**Exercise**
Find each line containing the string "from" and return it.

━━ Listed records ━━

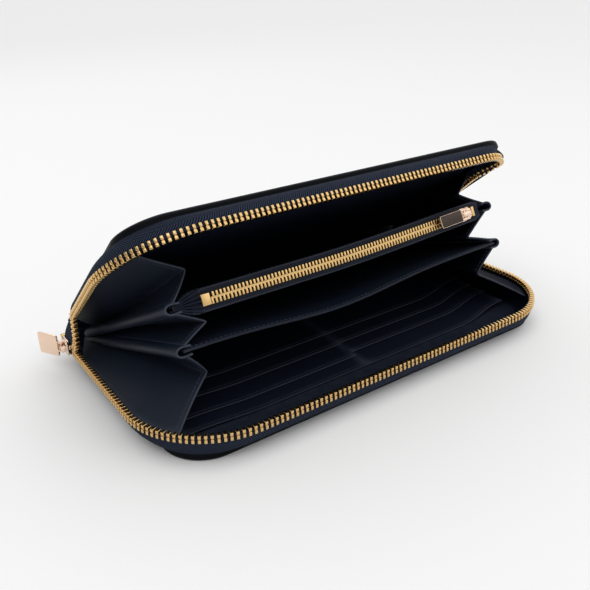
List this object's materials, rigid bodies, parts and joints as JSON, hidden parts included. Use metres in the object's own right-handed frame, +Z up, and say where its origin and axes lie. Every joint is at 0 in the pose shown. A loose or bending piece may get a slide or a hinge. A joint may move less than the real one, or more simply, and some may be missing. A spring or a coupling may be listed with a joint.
{
  "type": "zip around wallet",
  "caption": "Dark navy leather zip around wallet lying part open, with a zipped coin pocket, a plain divider, accordion gussets, stepped card slots and brass zips",
  "frame": {"origin": "middle of the lower cover's underside, on the surface the wallet lies on", "axes": "+X along the long side to the right, +Y towards the spine, +Z up, away from the surface"},
  "size_m": [0.216, 0.1154, 0.083],
  "materials": {
    "navy_leather": "smooth full grain, satin",
    "navy_lining": "smooth lining leather, matt",
    "zip_tape": "herringbone woven tape",
    "stiffener_board": "plain fibre board",
    "brass_teeth": "polished yellow brass",
    "rose_gold_metal": "polished pale rose gold plate"
  },
  "bodies": {
    "lower_cover": {"lower_cover_leather": "navy_leather", "lower_cover_board": "stiffener_board", "lower_cover_lining": "navy_lining", "card_slot_left_1": "navy_lining", "card_slot_left_2": "navy_lining", "card_slot_left_3": "navy_lining", "card_slot_left_4": "navy_lining", "card_slot_right_1": "navy_lining", "card_slot_right_2": "navy_lining", "card_slot_right_3": "navy_lining", "card_slot_right_4": "navy_lining", "lower_zip_tape": "zip_tape", "lower_zip_teeth": "brass_teeth", "zip_bottom_stop": "brass_teeth", "lower_zip_top_stop": "brass_teeth", "spine_leather": "navy_leather", "spine_lining": "navy_lining", "left_gusset_lower": "navy_leather", "right_gusset_lower": "navy_leather"},
    "plain_divider": {"plain_divider_lower_leather": "navy_leather", "plain_divider_upper_leather": "navy_leather", "left_gusset_middle": "navy_leather", "right_gusset_middle": "navy_leather"},
    "coin_pocket": {"coin_pocket_lower_wall": "navy_leather", "coin_pocket_upper_wall": "navy_leather", "coin_zip_lower_tape": "zip_tape", "coin_zip_upper_tape": "zip_tape", "coin_zip_chain": "brass_teeth", "coin_zip_bottom_stop": "brass_teeth", "coin_zip_top_stop": "brass_teeth", "left_gusset_upper": "navy_leather", "right_gusset_upper": "navy_leather"},
    "upper_cover": {"upper_cover_leather": "navy_leather", "upper_cover_board": "stiffener_board", "upper_cover_lining": "navy_lining", "upper_slip_pocket": "navy_lining", "upper_zip_tape": "zip_tape", "upper_zip_teeth": "brass_teeth", "upper_zip_top_stop": "brass_teeth"},
    "main_slider": {"main_slider": "rose_gold_metal"},
    "main_pull_tab": {"main_pull_tab": "rose_gold_metal"},
    "coin_slider": {"coin_slider": "rose_gold_metal"},
    "coin_pull_tab": {"coin_pull_tab": "rose_gold_metal"}
  },
  "joints": [
    {"name": "divider_hinge", "type": "hinge", "parent": "lower_cover", "child": "plain_divider", "pos_m": [0, 0.0513, 0.0113], "axis": [-1, 0, 0], "range_deg": [-19.2, 16], "deforming": ["spine_leather", "spine_lining", "left_gusset_lower", "right_gusset_lower"]},
    {"name": "coin_pocket_hinge", "type": "hinge", "parent": "plain_divider", "child": "coin_pocket", "pos_m": [0, 0.0513, 0.0113], "axis": [-1, 0, 0], "range_deg": [-6.7, 5.6], "deforming": ["left_gusset_middle", "right_gusset_middle"]},
    {"name": "cover_hinge", "type": "hinge", "parent": "coin_pocket", "child": "upper_cover", "pos_m": [0, 0.0513, 0.0113], "axis": [-1, 0, 0], "range_deg": [-12.9, 10.8], "deforming": ["left_gusset_upper", "right_gusset_upper"]},
    {"name": "main_slider_slide", "type": "slide", "parent": "lower_cover", "child": "main_slider", "axis": [0, -1, 0], "range_m": [0, 0.055], "deforming": ["lower_zip_teeth", "upper_zip_teeth"]},
    {"name": "main_tab_hinge", "type": "hinge", "parent": "main_slider", "child": "main_pull_tab", "pos_m": [-0.1055, 0.0428, 0.0119], "axis": [0, 0, 1], "range_deg": [-28, 148]},
    {"name": "coin_slider_slide", "type": "slide", "parent": "coin_pocket", "child": "coin_slider", "axis": [-1, 0, 0], "range_m": [0, 0.122], "deforming": ["coin_zip_chain"]},
    {"name": "coin_tab_hinge", "type": "hinge", "parent": "coin_slider", "child": "coin_pull_tab", "pos_m": [0.0668, -0.02496, 0.05091], "axis": [0, 0.436, 0.8999], "range_deg": [-2, 172]}
  ],
  "couplings": [
    {"joint": "coin_pocket_hinge", "follows": "divider_hinge", "ratio": 0.34635},
    {"joint": "cover_hinge", "follows": "divider_hinge", "ratio": 0.66927}
  ]
}
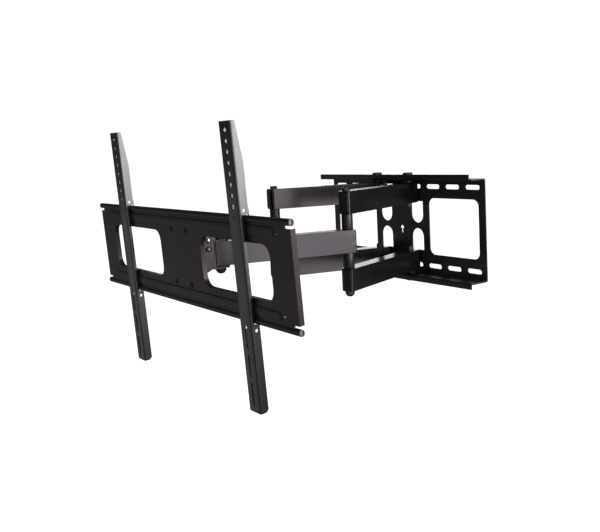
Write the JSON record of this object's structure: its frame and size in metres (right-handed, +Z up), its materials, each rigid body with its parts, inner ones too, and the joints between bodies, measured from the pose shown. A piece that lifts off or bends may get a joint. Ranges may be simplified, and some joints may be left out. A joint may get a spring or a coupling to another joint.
{
  "type": "full motion television wall mount",
  "caption": "Full motion television wall mount: a wall plate, a pair of folding double arms, a tilting head and a wide plate with upright brackets that hook on its rails.",
  "frame": {"origin": "centre of the wall plate's rear face, which lies on the wall", "axes": "+X to the right for someone facing the wall, +Y into the wall, +Z up; the television hangs towards -Y"},
  "size_m": [0.6554, 0.5226, 0.4251],
  "materials": {
    "plate_paint": "fine black powder coat",
    "arm_paint": "smooth black powder coat",
    "bracket_paint": "black powder coat",
    "black_plastic": "moulded",
    "black_steel": "black oxide",
    "bright_steel": "zinc plated"
  },
  "bodies": {
    "wall": {"wall_plate": "plate_paint", "shoulder_bolt_upper_right": "black_steel", "shoulder_bolt_lower_right": "black_steel", "shoulder_bolt_upper_left": "black_steel", "shoulder_bolt_lower_left": "black_steel", "shoulder_washer_upper_right": "black_plastic", "shoulder_washer_lower_right": "black_plastic", "shoulder_washer_upper_left": "black_plastic", "shoulder_washer_lower_left": "black_plastic", "shoulder_nut_upper_right": "black_steel", "shoulder_nut_lower_right": "black_steel", "shoulder_nut_upper_left": "black_steel", "shoulder_nut_lower_left": "black_steel"},
    "rear_arm_right": {"rear_link_upper_right": "arm_paint", "rear_link_lower_right": "arm_paint", "rear_link_plug_upper_right": "black_plastic", "rear_link_plug_lower_right": "black_plastic", "elbow_spacer_upper_right": "black_steel", "elbow_spacer_lower_right": "black_steel", "elbow_bolt_right": "black_steel", "elbow_nut_right": "black_steel"},
    "front_arm_right": {"front_link_right": "arm_paint", "front_link_plug_right": "black_plastic"},
    "rear_arm_left": {"rear_link_upper_left": "arm_paint", "rear_link_lower_left": "arm_paint", "rear_link_plug_upper_left": "black_plastic", "rear_link_plug_lower_left": "black_plastic", "elbow_spacer_upper_left": "black_steel", "elbow_spacer_lower_left": "black_steel", "elbow_bolt_left": "black_steel", "elbow_nut_left": "black_steel"},
    "front_arm_left": {"front_link_left": "arm_paint", "front_link_plug_left": "black_plastic"},
    "head": {"yoke": "plate_paint", "head_bolt_right": "black_steel", "head_bolt_left": "black_steel", "head_nut_right": "black_steel", "head_nut_left": "black_steel", "tilt_bolt_right": "bright_steel", "tilt_bolt_left": "bright_steel", "tilt_lock_bolt_right": "bright_steel", "tilt_lock_bolt_left": "bright_steel"},
    "tilt_bracket": {"tilt_bracket": "plate_paint"},
    "tv_plate": {"tv_plate": "plate_paint", "rail_cap_upper_right": "black_plastic", "rail_cap_lower_right": "black_plastic", "rail_cap_upper_left": "black_plastic", "rail_cap_lower_left": "black_plastic", "level_screw_upper_right": "black_steel", "level_screw_lower_right": "black_steel", "level_screw_upper_left": "black_steel", "level_screw_lower_left": "black_steel", "level_nut_upper_right": "black_steel", "level_nut_lower_right": "black_steel", "level_nut_upper_left": "black_steel", "level_nut_lower_left": "black_steel"},
    "tv_bracket_right": {"tv_bracket_right": "bracket_paint"},
    "tv_bracket_left": {"tv_bracket_left": "bracket_paint"}
  },
  "joints": [
    {"name": "shoulder_right_swing", "type": "hinge", "parent": "wall", "child": "rear_arm_right", "pos_m": [0.046, -0.0255, 0], "axis": [0, 0, 1], "range_deg": [-12.5, 66.4]},
    {"name": "elbow_right_fold", "type": "hinge", "parent": "rear_arm_right", "child": "front_arm_right", "pos_m": [0.11393, -0.24, 0], "axis": [0, 0, 1], "range_deg": [-133, 25.2]},
    {"name": "head_turn", "type": "hinge", "parent": "front_arm_right", "child": "head", "pos_m": [0.046, -0.4545, 0], "axis": [0, 0, 1], "range_deg": [-12.6, 66.5]},
    {"name": "shoulder_left_swing", "type": "hinge", "parent": "wall", "child": "rear_arm_left", "pos_m": [-0.046, -0.0255, 0], "axis": [0, 0, 1], "range_deg": [-66.5, 12.6]},
    {"name": "elbow_left_fold", "type": "hinge", "parent": "rear_arm_left", "child": "front_arm_left", "pos_m": [-0.11393, -0.24, 0], "axis": [0, 0, 1], "range_deg": [-25.2, 133]},
    {"name": "screen_tilt", "type": "hinge", "parent": "head", "child": "tilt_bracket", "pos_m": [0, -0.4855, 0.026], "axis": [1, 0, 0], "range_deg": [-8.4, 8.5]},
    {"name": "screen_level", "type": "hinge", "parent": "tilt_bracket", "child": "tv_plate", "pos_m": [0, -0.50167, -0.00503], "axis": [0, -0.9982, -0.06], "range_deg": [-3, 3]},
    {"name": "tv_bracket_right_slide", "type": "slide", "parent": "tv_plate", "child": "tv_bracket_right", "axis": [1, 0, 0], "range_m": [-0.1, 0.1]},
    {"name": "tv_bracket_left_slide", "type": "slide", "parent": "tv_plate", "child": "tv_bracket_left", "axis": [1, 0, 0], "range_m": [-0.1, 0.1]}
  ],
  "couplings": [
    {"joint": "elbow_right_fold", "follows": "shoulder_right_swing", "ratio": -2},
    {"joint": "head_turn", "follows": "shoulder_right_swing", "ratio": 1},
    {"joint": "shoulder_left_swing", "follows": "shoulder_right_swing", "ratio": -1},
    {"joint": "elbow_left_fold", "follows": "shoulder_right_swing", "ratio": 2}
  ]
}
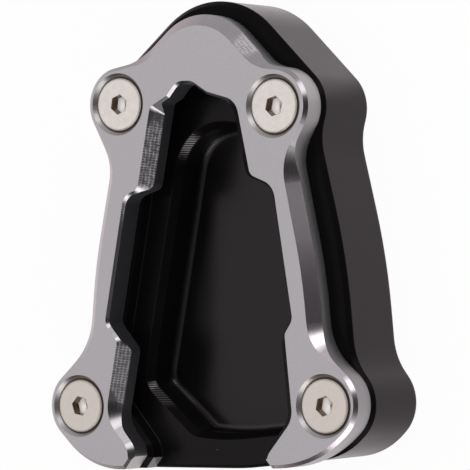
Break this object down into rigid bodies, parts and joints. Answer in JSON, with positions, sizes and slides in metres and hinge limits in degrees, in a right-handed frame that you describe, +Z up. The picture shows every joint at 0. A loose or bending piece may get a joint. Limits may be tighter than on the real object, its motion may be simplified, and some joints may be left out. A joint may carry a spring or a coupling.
{
  "type": "kickstand foot enlarger",
  "caption": "Black base with a pocket for a side stand's foot, and a grey slotted clamp plate screwed down on it.",
  "frame": {"origin": "centre of the overall box, on the tread face that meets the ground", "axes": "+Z up from the tread to the clamp plate, +Y from the open heel to the toe, +X to the right"},
  "size_m": [0.085, 0.1056, 0.0245],
  "materials": {
    "base": "black anodised, satin",
    "clamp_plate": "bead blasted and grey anodised, with milled bevels",
    "screws": "satin stainless"
  },
  "bodies": {
    "root": {"base": "base", "clamp_plate": "clamp_plate", "screw_toe_left": "screws", "screw_toe_right": "screws", "screw_heel_left": "screws", "screw_heel_right": "screws"}
  },
  "joints": []
}
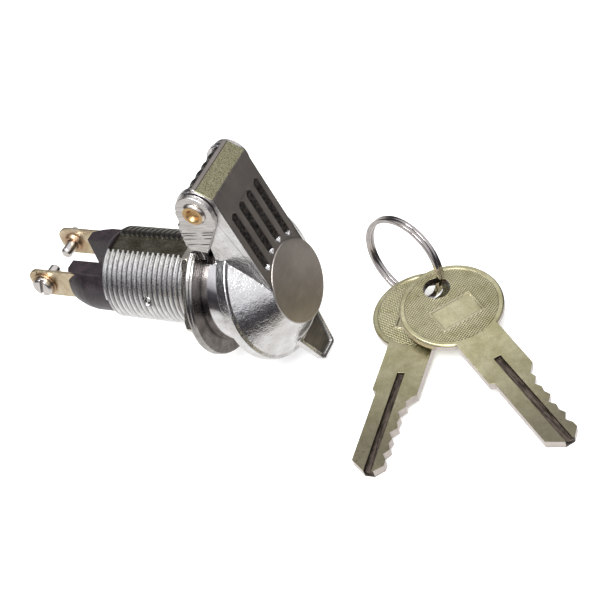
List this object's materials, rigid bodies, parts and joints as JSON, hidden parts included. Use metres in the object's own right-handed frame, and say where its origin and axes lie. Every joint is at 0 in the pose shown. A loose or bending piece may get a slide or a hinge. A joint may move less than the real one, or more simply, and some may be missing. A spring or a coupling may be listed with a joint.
{
  "type": "selector key switch",
  "caption": "Panel key switch with a sprung hinged dust cover over its keyway, a threaded barrel with nut, rear screw terminals and two keys on a ring.",
  "frame": {"origin": "centre of the flange's rear, panel-side face, on the barrel's axis", "axes": "+Y along the barrel, from the flange to the terminals, so the panel's front faces -Y; +Z from the barrel's axis to the cover's hinge; +X across"},
  "size_m": [0.0524, 0.1172, 0.0507],
  "materials": {
    "barrel_chrome": "bright nickel-chrome plated thread",
    "flange_chrome": "turned and plated",
    "cover_chrome": "plated zinc casting, satin arm, bright rim",
    "steel": "plain",
    "spring_steel": "drawn wire",
    "nut_zinc": "yellow zinc plated",
    "brass": "plain",
    "nickel": "nickel plated brass",
    "rubber": "matt",
    "white_plastic": "moulded",
    "black_phenolic": "moulded phenolic, slight gloss",
    "strip_brass": "dull tinned brass",
    "contact_silver": "silver",
    "washer_bronze": "phosphor bronze",
    "screw_nickel": "nickel plated",
    "ring_steel": "polished",
    "key_nickel": "nickel silver, coined head"
  },
  "bodies": {
    "switch_body": {"barrel": "barrel_chrome", "hinge_flange": "flange_chrome", "hinge_pin": "brass", "cover_spring": "spring_steel", "plug_pin": "steel", "index_ball": "steel", "index_spring": "spring_steel", "contact_housing": "black_phenolic", "terminal_left": "strip_brass", "terminal_right": "strip_brass", "contact_rivets": "contact_silver"},
    "cover": {"cover": "cover_chrome", "cover_pad": "rubber"},
    "nut": {"nut_washer": "steel", "mounting_nut": "nut_zinc"},
    "lock_plug": {"lock_plug": "nickel", "contact_rotor": "white_plastic", "contact_spring": "spring_steel", "bridge_contact": "brass"},
    "wafers": {"wafers": "brass", "wafer_springs": "spring_steel"},
    "screw_left": {"clamp_washer_left": "washer_bronze", "terminal_screw_left": "screw_nickel"},
    "screw_right": {"clamp_washer_right": "washer_bronze", "terminal_screw_right": "screw_nickel"},
    "key_ring": {"key_ring": "ring_steel"},
    "upper_key": {"upper_key": "key_nickel"},
    "lower_key": {"lower_key": "key_nickel"}
  },
  "joints": [
    {"name": "cover_hinge", "type": "hinge", "parent": "switch_body", "child": "cover", "pos_m": [0, -0.0066, 0.0259], "axis": [-1, 0, 0], "range_deg": [-13.2, 95]},
    {"name": "key_turn", "type": "hinge", "parent": "switch_body", "child": "lock_plug", "pos_m": [0, 0, 0], "axis": [0, 1, 0], "range_deg": [0, 90]},
    {"name": "wafer_lift", "type": "slide", "parent": "lock_plug", "child": "wafers", "axis": [0, 0, 1], "range_m": [-0.0009, 0], "deforming": ["wafer_springs"]},
    {"name": "nut_travel", "type": "slide", "parent": "switch_body", "child": "nut", "axis": [0, 1, 0], "range_m": [0, 0.02]},
    {"name": "screw_left_turn", "type": "hinge", "parent": "switch_body", "child": "screw_left", "pos_m": [-0.008, 0.04, 0.0011], "axis": [-1, 0, 0], "continuous": true},
    {"name": "screw_right_turn", "type": "hinge", "parent": "switch_body", "child": "screw_right", "pos_m": [0.008, 0.04, 0.0011], "axis": [1, 0, 0], "continuous": true},
    {"name": "key_ring_slide", "type": "slide", "parent": "switch_body", "child": "key_ring", "axis": [0, -1, 0], "range_m": [0, 0.06]},
    {"name": "upper_key_swing", "type": "hinge", "parent": "key_ring", "child": "upper_key", "pos_m": [0.0149, -0.038, -0.0139], "axis": [-0.0843, -0.1005, 0.9914], "range_deg": [-12, 12]},
    {"name": "lower_key_swing", "type": "hinge", "parent": "key_ring", "child": "lower_key", "pos_m": [0.01749, -0.03497, -0.0174], "axis": [-0.0558, -0.0035, 0.9984], "range_deg": [-12, 12]}
  ]
}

━━━

**Response**
  "frame": {"origin": "middle of the lower cover's underside, on the surface the wallet lies on", "axes": "+X along the long side to the right, +Y towards the spine, +Z up, away from the surface"},
Write the JSON record of this object's structure: its frame and size in metres (right-handed, +Z up), its materials, each rigid body with its parts, inner ones too, and the joints between bodies, measured from the pose shown. A piece that lifts off or bends may get a joint. Ranges may be simplified, and some joints may be left out. A joint may get a spring or a coupling to another joint.
  "frame": {"origin": "centre of the overall box, on the tread face that meets the ground", "axes": "+Z up from the tread to the clamp plate, +Y from the open heel to the toe, +X to the right"},
  "frame": {"origin": "centre of the flange's rear, panel-side face, on the barrel's axis", "axes": "+Y along the barrel, from the flange to the terminals, so the panel's front faces -Y; +Z from the barrel's axis to the cover's hinge; +X across"},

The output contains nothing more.